As I thought about all this I recalled a Christian youth retreat back in 1987 when I asked the youth pastor if I could do an airband of pioneering Christian rapper Michael Peace’s song “RRRock it Right“. (Be sure you click the link to get the full effect!) To my shock the youth pastor, a fellow who I had always assumed was laid back about pop culture, responded gently but firmly: “I’m sorry brother Randy, but I don’t think rap can be Christian.”
Now in retrospect, I am glad I wasn’t allowed to perform that rap. Listen to how cheezy it is when Michael Peace does it. And then imagine a pimply faced fourteen year old white kid pretending to be the rapper and you might wonder how I could ever have lived down the humiliation. So I am thankful for the youth pastor’s decision.

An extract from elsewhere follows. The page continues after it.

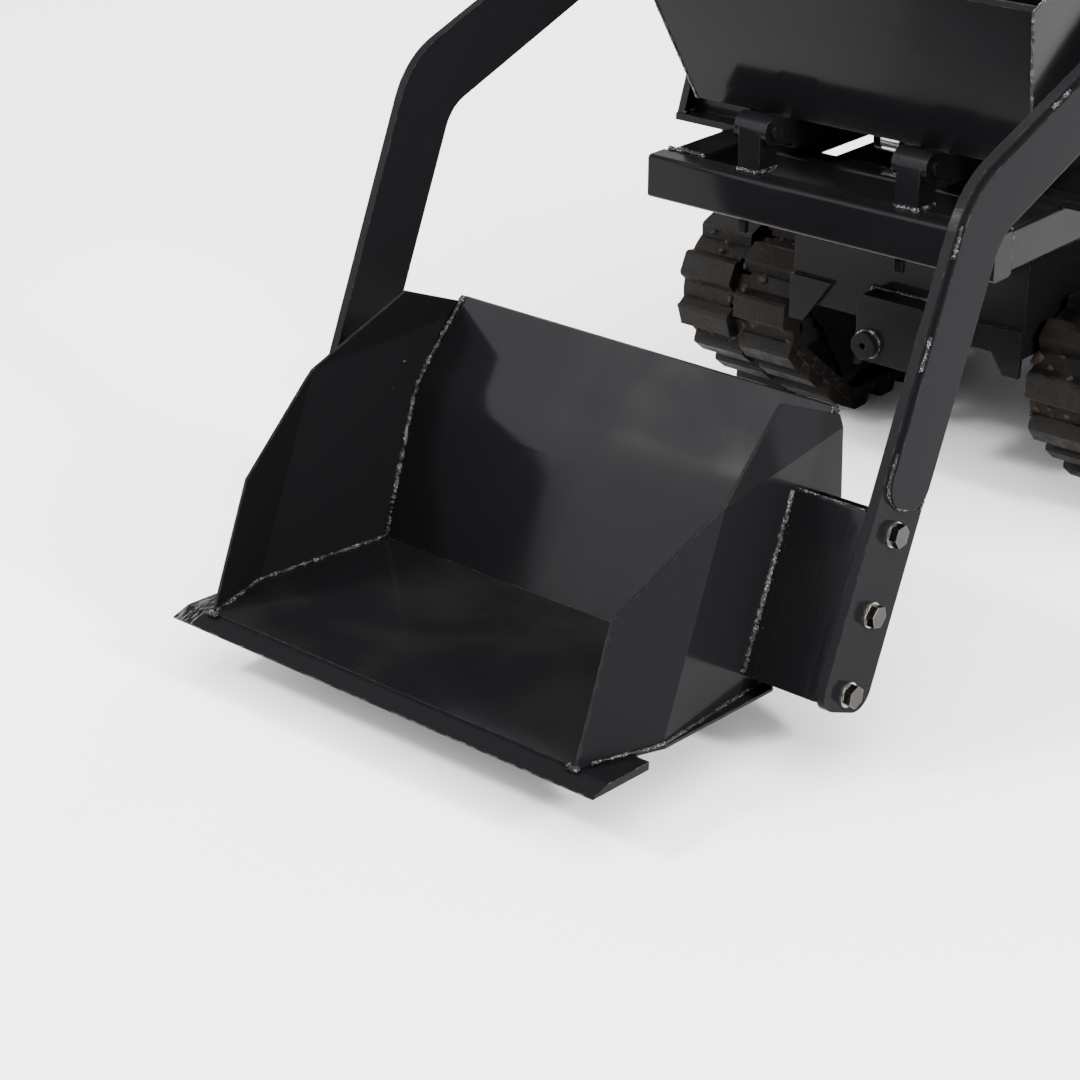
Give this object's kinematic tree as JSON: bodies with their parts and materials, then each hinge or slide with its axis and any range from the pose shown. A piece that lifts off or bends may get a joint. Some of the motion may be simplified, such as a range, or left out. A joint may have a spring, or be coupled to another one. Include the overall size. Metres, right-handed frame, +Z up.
{
  "type": "tracked power carrier",
  "caption": "Pedestrian tracked carrier with rubber tracks, tipping skip and a self-loading front bucket on bent lifting arms.",
  "frame": {"origin": "on the ground under the front track wheels, at the middle of the machine's length and width", "axes": "+Z up, -Y forward towards the bucket, +X towards the machine's left side"},
  "size_m": [0.868, 2.36, 1.0389],
  "materials": {
    "black_paint": "gloss",
    "zinc_steel": "worn zinc",
    "pin_steel": "satin",
    "chromed_rod": "polished",
    "track_rubber": "matt, muddy",
    "cast_wheel": "satin",
    "engine_metal": "cast",
    "exhaust_steel": "heat stained",
    "lever_steel": "satin",
    "cap_plastic": "matt"
  },
  "bodies": {
    "carrier": {"deck_frame": "black_paint", "chassis_frame": "black_paint", "cross_tubes": "black_paint", "hinge_uprights": "black_paint", "loader_posts": "black_paint", "loader_pins": "pin_steel", "lift_base_brackets": "black_paint", "track_left": "track_rubber", "track_right": "track_rubber", "track_frame_left": "black_paint", "track_frame_right": "black_paint", "idler_yokes": "black_paint", "drive_motors": "cast_wheel", "roller_axles": "pin_steel", "engine_hood": "black_paint", "engine_block": "engine_metal", "muffler": "exhaust_steel", "fuel_tank": "cap_plastic", "hydraulic_tank": "black_paint", "console": "black_paint", "handlebar": "black_paint"},
    "loader": {"cutting_edge": "black_paint", "bucket_shell": "black_paint", "bucket_side_left": "black_paint", "bucket_side_right": "black_paint", "bucket_bracket_left": "black_paint", "bucket_bracket_right": "black_paint", "arm_left": "black_paint", "arm_right": "black_paint", "arm_doublers": "black_paint", "arm_bolts": "zinc_steel"},
    "skip": {"skip_tub": "black_paint", "skip_rim": "black_paint", "skip_bearers": "black_paint"},
    "lift_barrel_left": {"lift_barrel_left": "black_paint"},
    "lift_barrel_right": {"lift_barrel_right": "black_paint"},
    "lift_rod_left": {"lift_rod_left": "chromed_rod"},
    "lift_rod_right": {"lift_rod_right": "chromed_rod"},
    "tip_barrel": {"tip_barrel": "black_paint"},
    "tip_rod": {"tip_rod": "chromed_rod"},
    "idler_left": {"idler_left": "cast_wheel"},
    "idler_right": {"idler_right": "cast_wheel"},
    "sprocket_left": {"sprocket_left": "cast_wheel"},
    "sprocket_right": {"sprocket_right": "cast_wheel"},
    "rollers_left_a": {"rollers_left_a": "cast_wheel"},
    "rollers_left_b": {"rollers_left_b": "cast_wheel"},
    "rollers_left_c": {"rollers_left_c": "cast_wheel"},
    "rollers_left_d": {"rollers_left_d": "cast_wheel"},
    "rollers_right_a": {"rollers_right_a": "cast_wheel"},
    "rollers_right_b": {"rollers_right_b": "cast_wheel"},
    "rollers_right_c": {"rollers_right_c": "cast_wheel"},
    "rollers_right_d": {"rollers_right_d": "cast_wheel"},
    "hood_lid": {"hood_lid": "black_paint"},
    "travel_lever_left": {"travel_lever_left": "lever_steel"},
    "travel_lever_right": {"travel_lever_right": "lever_steel"},
    "loader_lever": {"loader_lever": "lever_steel"},
    "skip_lever": {"skip_lever": "lever_steel"},
    "throttle_lever": {"throttle_lever": "lever_steel"},
    "fuel_cap": {"fuel_cap": "cap_plastic"}
  },
  "joints": [
    {"name": "loader_lift", "type": "hinge", "parent": "carrier", "child": "loader", "pos_m": [0, -0.0294, 0.832], "axis": [-1, 0, 0], "range_deg": [-4, 112]},
    {"name": "lift_barrel_left_swing", "type": "hinge", "parent": "carrier", "child": "lift_barrel_left", "pos_m": [0.38, 0.46209, 0.48785], "axis": [-1, 0, 0], "range_deg": [-0.26, 1.75]},
    {"name": "lift_rod_left_stroke", "type": "slide", "parent": "lift_barrel_left", "child": "lift_rod_left", "axis": [0, -0.9067, 0.4217], "range_m": [-0.0111, 0.2824]},
    {"name": "lift_barrel_right_swing", "type": "hinge", "parent": "carrier", "child": "lift_barrel_right", "pos_m": [-0.38, 0.46209, 0.48785], "axis": [-1, 0, 0], "range_deg": [-0.26, 1.75]},
    {"name": "lift_rod_right_stroke", "type": "slide", "parent": "lift_barrel_right", "child": "lift_rod_right", "axis": [0, -0.9067, 0.4217], "range_m": [-0.0111, 0.2824]},
    {"name": "skip_tip", "type": "hinge", "parent": "carrier", "child": "skip", "pos_m": [0, -0.295, 0.54], "axis": [1, 0, 0], "range_deg": [0, 70]},
    {"name": "tip_barrel_swing", "type": "hinge", "parent": "carrier", "child": "tip_barrel", "pos_m": [0, 0.22, 0.325], "axis": [-1, 0, 0], "range_deg": [0, 10.51]},
    {"name": "tip_rod_stroke", "type": "slide", "parent": "tip_barrel", "child": "tip_rod", "axis": [0, -0.8876, 0.4606], "range_m": [0, 0.1453]},
    {"name": "sprocket_left_spin", "type": "hinge", "parent": "carrier", "child": "sprocket_left", "pos_m": [0.298, 0.79, 0.165], "axis": [1, 0, 0], "continuous": true},
    {"name": "idler_left_spin", "type": "hinge", "parent": "carrier", "child": "idler_left", "pos_m": [0.298, 0, 0.195], "axis": [1, 0, 0], "continuous": true},
    {"name": "roller_left_a_spin", "type": "hinge", "parent": "carrier", "child": "rollers_left_a", "pos_m": [0.298, 0.095, 0.081], "axis": [1, 0, 0], "continuous": true},
    {"name": "roller_left_b_spin", "type": "hinge", "parent": "carrier", "child": "rollers_left_b", "pos_m": [0.298, 0.28, 0.081], "axis": [1, 0, 0], "continuous": true},
    {"name": "roller_left_c_spin", "type": "hinge", "parent": "carrier", "child": "rollers_left_c", "pos_m": [0.298, 0.465, 0.081], "axis": [1, 0, 0], "continuous": true},
    {"name": "roller_left_d_spin", "type": "hinge", "parent": "carrier", "child": "rollers_left_d", "pos_m": [0.298, 0.65, 0.081], "axis": [1, 0, 0], "continuous": true},
    {"name": "sprocket_right_spin", "type": "hinge", "parent": "carrier", "child": "sprocket_right", "pos_m": [-0.298, 0.79, 0.165], "axis": [1, 0, 0], "continuous": true},
    {"name": "idler_right_spin", "type": "hinge", "parent": "carrier", "child": "idler_right", "pos_m": [-0.298, 0, 0.195], "axis": [1, 0, 0], "continuous": true},
    {"name": "roller_right_a_spin", "type": "hinge", "parent": "carrier", "child": "rollers_right_a", "pos_m": [-0.298, 0.095, 0.081], "axis": [1, 0, 0], "continuous": true},
    {"name": "roller_right_b_spin", "type": "hinge", "parent": "carrier", "child": "rollers_right_b", "pos_m": [-0.298, 0.28, 0.081], "axis": [1, 0, 0], "continuous": true},
    {"name": "roller_right_c_spin", "type": "hinge", "parent": "carrier", "child": "rollers_right_c", "pos_m": [-0.298, 0.465, 0.081], "axis": [1, 0, 0], "continuous": true},
    {"name": "roller_right_d_spin", "type": "hinge", "parent": "carrier", "child": "rollers_right_d", "pos_m": [-0.298, 0.65, 0.081], "axis": [1, 0, 0], "continuous": true},
    {"name": "hood_lid_open", "type": "hinge", "parent": "carrier", "child": "hood_lid", "pos_m": [0, 0.885, 0.899], "axis": [-1, 0, 0], "range_deg": [0, 80]},
    {"name": "travel_lever_left_tilt", "type": "hinge", "parent": "carrier", "child": "travel_lever_left", "pos_m": [0.14, 0.949, 0.88], "axis": [1, 0, 0], "range_deg": [-15, 15], "stiffness_Nm_per_rad": 8},
    {"name": "travel_lever_right_tilt", "type": "hinge", "parent": "carrier", "child": "travel_lever_right", "pos_m": [-0.14, 0.949, 0.88], "axis": [1, 0, 0], "range_deg": [-15, 15], "stiffness_Nm_per_rad": 8},
    {"name": "loader_lever_tilt", "type": "hinge", "parent": "carrier", "child": "loader_lever", "pos_m": [0.06, 0.949, 0.88], "axis": [1, 0, 0], "range_deg": [-15, 15], "stiffness_Nm_per_rad": 8},
    {"name": "skip_lever_tilt", "type": "hinge", "parent": "carrier", "child": "skip_lever", "pos_m": [-0.06, 0.949, 0.88], "axis": [1, 0, 0], "range_deg": [-15, 15], "stiffness_Nm_per_rad": 8},
    {"name": "throttle_tilt", "type": "hinge", "parent": "carrier", "child": "throttle_lever", "pos_m": [0, 0.949, 0.88], "axis": [1, 0, 0], "range_deg": [-15, 15]},
    {"name": "fuel_cap_turn", "type": "hinge", "parent": "carrier", "child": "fuel_cap", "pos_m": [-0.06, 0.72, 0.845], "axis": [0, 0, 1], "range_deg": [0, 90]}
  ],
  "couplings": [
    {"joint": "lift_barrel_left_swing", "follows": "loader_lift", "ratio": 0.013827},
    {"joint": "lift_rod_left_stroke", "follows": "loader_lift", "m_per_rad": 0.14397},
    {"joint": "lift_barrel_right_swing", "follows": "loader_lift", "ratio": 0.013827},
    {"joint": "lift_rod_right_stroke", "follows": "loader_lift", "m_per_rad": 0.14397},
    {"joint": "tip_barrel_swing", "follows": "skip_tip", "ratio": 0.14722},
    {"joint": "tip_rod_stroke", "follows": "skip_tip", "m_per_rad": 0.1181},
    {"joint": "idler_left_spin", "follows": "sprocket_left_spin", "ratio": 1},
    {"joint": "roller_left_a_spin", "follows": "sprocket_left_spin", "ratio": 1.6444},
    {"joint": "roller_left_b_spin", "follows": "sprocket_left_spin", "ratio": 1.6444},
    {"joint": "roller_left_c_spin", "follows": "sprocket_left_spin", "ratio": 1.6444},
    {"joint": "roller_left_d_spin", "follows": "sprocket_left_spin", "ratio": 1.6444},
    {"joint": "idler_right_spin", "follows": "sprocket_right_spin", "ratio": 1},
    {"joint": "roller_right_a_spin", "follows": "sprocket_right_spin", "ratio": 1.6444},
    {"joint": "roller_right_b_spin", "follows": "sprocket_right_spin", "ratio": 1.6444},
    {"joint": "roller_right_c_spin", "follows": "sprocket_right_spin", "ratio": 1.6444},
    {"joint": "roller_right_d_spin", "follows": "sprocket_right_spin", "ratio": 1.6444}
  ]
}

Nonetheless, even today I remain mystified by his reasoning. What’s un-Christian about rapping? Ultimately he allowed me to do another airband performing a song by Christian blues singer Larry Howard instead. But I guarantee that some Christian somewhere thinks that Christians shouldn’t sing the blues either.
Let me close by returning to the distinctive vocalization style of metalcore for the moment. It helps if we think of all singers on a scale which I’ll call the “husky singing scale”. This ten point scale ranks the husky, raspy level of singing. On this scale Barry Manilow is a 0, Steven Tyler from Aerosmith sings at a 2, Dee Snider of Twisted Sister at a 3, Bruce Springsteen a 4, and Kim Carnes at a 5. Further up in the higher echelons of the scale you enter into the ranks of metalcore with our friend Jesse Leach from Times of Grace hitting a solid 7. And Tim Lambesis, the Christian lead singer from As I Lay Dying, scores a lofty 9.
Forget about hypothesized demonically-inspired origins. The simple question is this: how raspy, gravelly, huskily should a Christian sing?
When you think about it like that, I hope we can find ourselves in agreement that whether a Christian sings like Barry Manilow or Bruce Springsteen or Tim Lambesis is quite irrelevant to their Christian convictions. And those who would say otherwise reveal more about their own personal tastes than the ethical nature of the Christian life or the artistic merit of a particular kind of music.
Needless to say, the same lesson applies to the yodelling scale. If you’re like me you prefer a 0 on that scale, but that’s not to say those who yodel loud enough to make hardy alpine flowers wilt cannot be praising God while they do it.